Ce qui a le plus touché Salif Kéïta au Mali, c’est ce jour où il a été chassé du salon d’honneur de l’aéroport de Sénou avec son épouse. "J’ai été déçu lorsqu’on m’a chassé du salon d’honneur avec mon épouse. J’ai été humilié par les Maliens au milieu de gens qui venaient me demander des autographes. Je suis sorti avec les larmes aux yeux. Tout de suite après, j’ai appelé le Président de la République, Amadou Toumani Touré pour lui expliquer ce qui s’était passé. Il m’a dit qu’il allait prendre des dispositions. J’ai ensuite appelé le ministre de la Culture, Cheick Oumar Sissoko. Il m’a dit : Ah bon ? Nous allons demander des explications.Jusqu’à aujourd’hui, on en est là. Je veux tout simplement dire que les gens qui ont donné l’ordre de me chasser du salon sont des gens dont le pays a payé les études. Ils doivent de l’argent au Mali.

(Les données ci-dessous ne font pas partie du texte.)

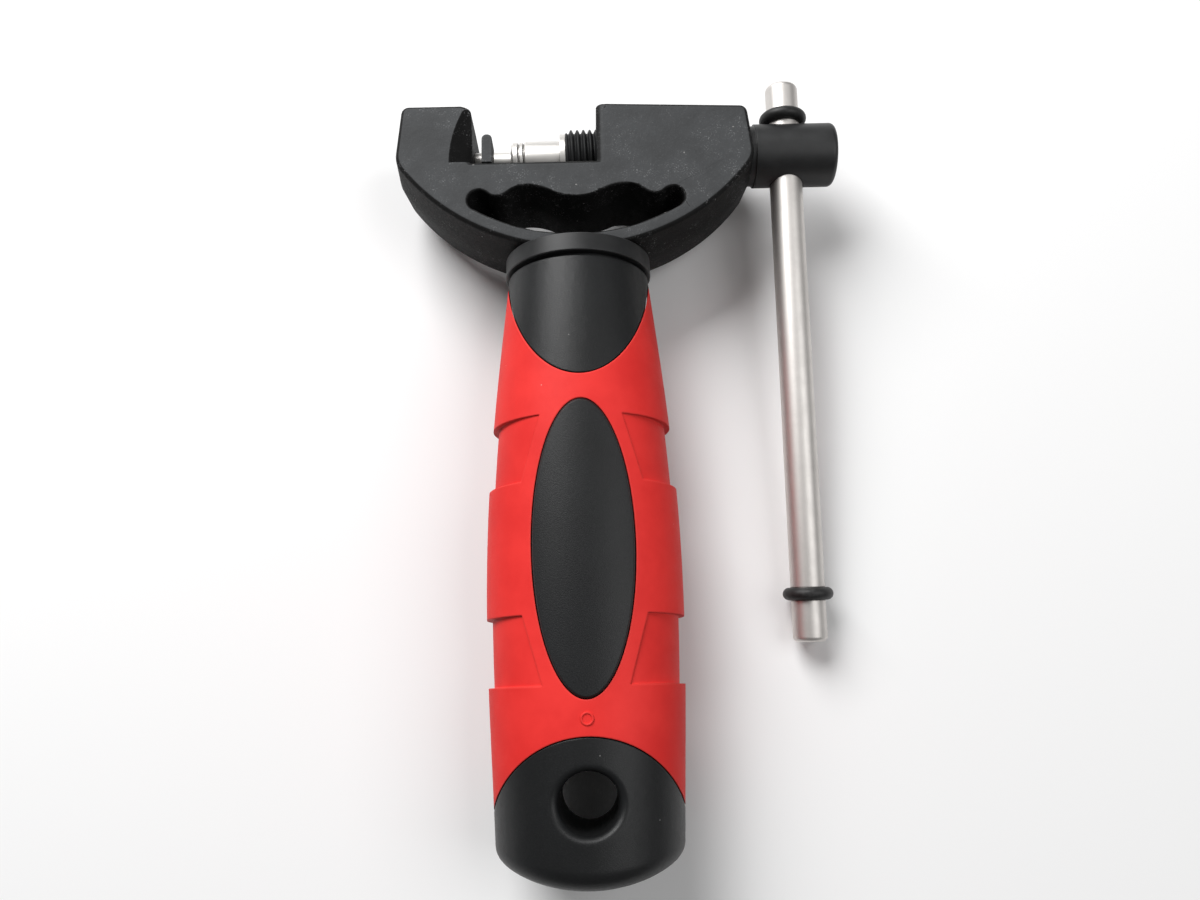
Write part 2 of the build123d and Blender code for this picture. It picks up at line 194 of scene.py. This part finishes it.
class Finish(Net):
    """A material in the making, around one Principled shader."""

    def __init__(self, name, **constants):
        self.material = bpy.data.materials.new(name)
        self.material.use_nodes = True
        super().__init__(self.material.node_tree)
        self.tree.nodes.clear()
        self.shader = self.tree.nodes.new("ShaderNodeBsdfPrincipled")
        output = self.tree.nodes.new("ShaderNodeOutputMaterial")
        self.tree.links.new(self.shader.outputs[0], output.inputs[0])
        for key, value in constants.items():
            self.shader.inputs[key.replace("_", " ")].default_value = value
        self.place = self.add("ShaderNodeTexCoord", output="Object")

    def set(self, name, value):
        self.feed(self.shader.inputs[name], value)

    def noise(self, size, detail=2.0, roughness=0.5, place=None, output="Fac"):
        """Noise whose lumps are about the given size in millimetres."""
        sockets = {
            "Vector": place or self.place,
            "Scale": 1 / (size * MM),
            "Detail": detail,
            "Roughness": roughness,
        }
        return self.add("ShaderNodeTexNoise", {}, sockets, output)

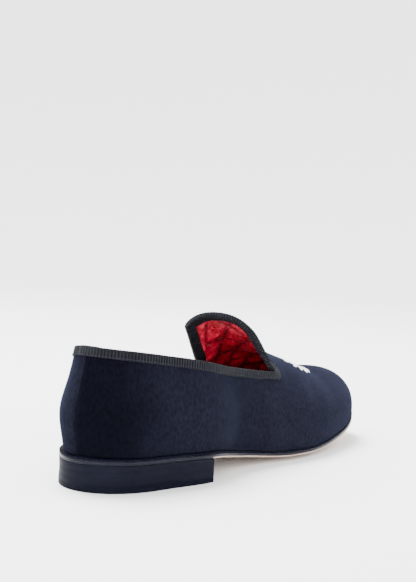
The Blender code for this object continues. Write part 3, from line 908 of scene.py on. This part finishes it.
def ribbonPiece():
    stations, total = ribbonStations()
    face = binding["thickness"] + last["gap"]
    wall = upper["wall"]
    down = np.linspace(1, 0, binding["faceRows"])
    half = wall / 2 + face
    points = []
    places = []
    for point, into, normal, distance, reach in stations:
        rib = abs(math.sin(math.pi * distance / binding["ribPitch"])) ** binding["ribShape"]
        fromBack = min(distance, total - distance)
        lap = float(smoothStep((binding["lapLength"] - fromBack) / binding["lapFade"]))
        raised = binding["ribHeight"] * (rib - 1) * (1 - lap) + binding["lapHeight"] * lap
        loop = []
        for share in down:
            spot, out = nearestFace(point + into * share * binding["outerDepth"] * reach)
            loop.append(spot + out * (face + raised))
        for k in range(1, binding["topSteps"]):
            a = math.pi * k / binding["topSteps"]
            rise = max(binding["topRise"] + raised, 0.0001) * math.sin(a)
            loop.append(point - normal * wall / 2 + normal * math.cos(a) * (half + raised) - into * rise)
        for share in down[::-1]:
            spot, out = nearestFace(point + into * share * binding["innerDepth"] * reach)
            loop.append(spot - out * (wall + face + raised))
        for share, under in ((1, -1), (0, -1), (0, 1), (1, 1)):
            deep = binding["innerDepth"] if under < 0 else binding["outerDepth"]
            spot, out = nearestFace(point + into * share * deep * reach)
            level = last["gap"] * 0.3 if under > 0 else -(wall + last["gap"] * 0.3)
            loop.append(spot + out * level)
        points.append(loop)
        width = np.linspace(0, 0.02, len(loop))
        places.append([[distance, w] for w in width])
    ring = Sheet()
    points = np.array(points + points[:1])
    ring.addGrid(points, np.array(places + places[:1]), closed=True)
    ring.joinPoints()
    material = newMaterial("blackRibbon", 0.72, 0.10, {
        "Sheen Weight": 0.02, "Sheen Roughness": 0.4, "Sheen Tint": (0.8, 0.85, 1.0)})
    thread = noise(material, 3000, 2.0)
    wear = noise(material, 60, 3.0)
    shades = ramp(material, wear, [(0.3, (0.0056, 0.0064, 0.0090)), (0.7, binding["colour"])])
    threadShade = ramp(material, thread, [(0.3, 0.75), (0.7, 1.1)])
    along = clothPlace(material)["X"]
    ribs = addNode(material, "Math", {0: along, 1: 1 / binding["ribPitch"]}, operation="MULTIPLY")
    within = addNode(material, "Math", {0: ribs.outputs[0]}, operation="FRACT")
    # painted shade between the ribs and painted highlight on their crests
    ribShadeAndHighlight = ramp(material, within.outputs[0], [
        (0.0, 0.08), (0.22, 0.6), (0.5, 1.7), (0.78, 0.6), (1.0, 0.08)])
    ribbed = multiply(material, shades, ribShadeAndHighlight)
    feed(material, multiply(material, ribbed, threadShade), "Base Color")
    feed(material, bump(material, thread, 0.4, 0.0002), "Normal")
    piece = makePiece("ribbonBinding", ring.points, ring.faces, [material], ring.places, crease=60)
    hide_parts("topline_binding")
    return stations


ribbonRun = ribbonPiece()

print("stitches")
stitching = {
    "colour": (0.009, 0.010, 0.014),
    "length": 0.0022,
    "space": 0.0006,
    "radius": 0.00020,
    "inset": 0.0007,         # from the ribbon's lower edge
    "lift": 0.00008,         # over the ribbon
}


# Thread bent over from one needle hole to the next
def stitchPiece(name, seats, material):
    points = []
    faces = []
    ringCount = 5
    corners = 6
    for start, end, normal in seats:
        along = unit(end - start)
        aside = np.cross(along, normal)
        first = len(points)
        for i in range(ringCount):
            share = i / (ringCount - 1)
            lift = stitching["radius"] * (1.6 * math.sin(math.pi * share) - 0.7)
            centre = start + (end - start) * share + normal * lift
            for k in range(corners):
                a = 2 * math.pi * k / corners
                points.append(centre + stitching["radius"] * (math.cos(a) * aside + math.sin(a) * normal))
        for i in range(ringCount - 1):
            a = first + i * corners
            for k in range(corners):
                b = (k + 1) % corners
                faces.append([a + k, a + b, a + corners + b, a + corners + k])
        faces.append([first + k for k in range(corners)][::-1])
        faces.append([first + (ringCount - 1) * corners + k for k in range(corners)])
    makePiece(name, points, faces, [material], crease=80)


def ribbonStitches():
    material = newMaterial("bindingThread", 0.7, 0.1)
    twist = noise(material, 4000, 1.0)
    colour = stitching["colour"]
    pale = tuple(1.5 * c for c in colour)
    feed(material, ramp(material, twist, [(0.3, colour), (0.7, pale)]), "Base Color")
    step = binding["ribPitch"] / binding["samplesPerRib"]
    stride = int(round((stitching["length"] + stitching["space"]) / step))
    reach = int(round(stitching["length"] / step))
    level = binding["thickness"] + last["gap"] + stitching["lift"]
    straight = [row for row in ribbonRun if row[4] == 1.0]
    threadRows = [
        ("outerStitches", binding["outerDepth"], 1, level),
        ("innerStitches", binding["innerDepth"], -1, -(upper["wall"] + level))]
    for name, deep, way, height in threadRows:
        seats = []
        for i in range(0, len(straight) - stride, stride):
            ends = []
            for row in (straight[i], straight[i + reach]):
                spot, out = nearestFace(row[0] + row[1] * (deep - stitching["inset"]))
                ends.append((spot + out * height, way * out))
            if np.linalg.norm(ends[0][0] - ends[1][0]) < 2 * stitching["length"]:
                seats.append((ends[0][0], ends[1][0], unit(ends[0][1] + ends[1][1])))
        stitchPiece(name, seats, material)


ribbonStitches()

print("sole")
sole = {
    "weltThickness": 0.0013,
    "weltReach": 0.0065,
    "thickness": 0.00245,
    "camber": 0.0036,
    "foreOutset": 0.0006,
    "heelOutset": 0.0024,
    "outsetBlend": 0.036,
    "camberBlend": 0.045,
    "breastHollow": 0.003,
    "topPiece": 0.0035,
    "insole": 0.0020,
    "rows": 150,
    "columns": 24,
}
outsoleTop = sole["weltThickness"] + last["gap"]
outsoleBottom = outsoleTop + sole["thickness"]
joint = 0.00004    # the glued pieces all but touch


def edgeOutset(x):
    blend = smoothStep((x - last["heelLength"]) / sole["outsetBlend"])
    return sole["heelOutset"] + (sole["foreOutset"] - sole["heelOutset"]) * blend


def treadHeight(x, across):
    camber = sole["camber"] * smoothStep((x - last["heelLength"]) / sole["camberBlend"])
    return np.maximum(edgeHeight(x) - outsoleBottom - camber * (1 - across ** 2), 0)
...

Moi, je ne dois pas aucun argent au Mali. Je dois au Mali un support moral et beaucoup de promotion. Si des choses comme ça se répètent, ce n’est pas bien. Les musiciens ont beaucoup de choses à dire, mais on se modère parce que nous ne voulons pas mettre le feu au pays. Moi, je ne vois aucun ministre qui vaille mieux que moi dans ce pays. S’ils continuent comme ça, à cause de l’ignorance des artistes maliens, à les humilier malgré tout ce qu’ils font pour ce pays, ça va être très difficile" a-t-il martelé.

 En tout cas, Salif Kéïta n’est pas prêt, pour le moment, à faire de la politique politicienne au Mali.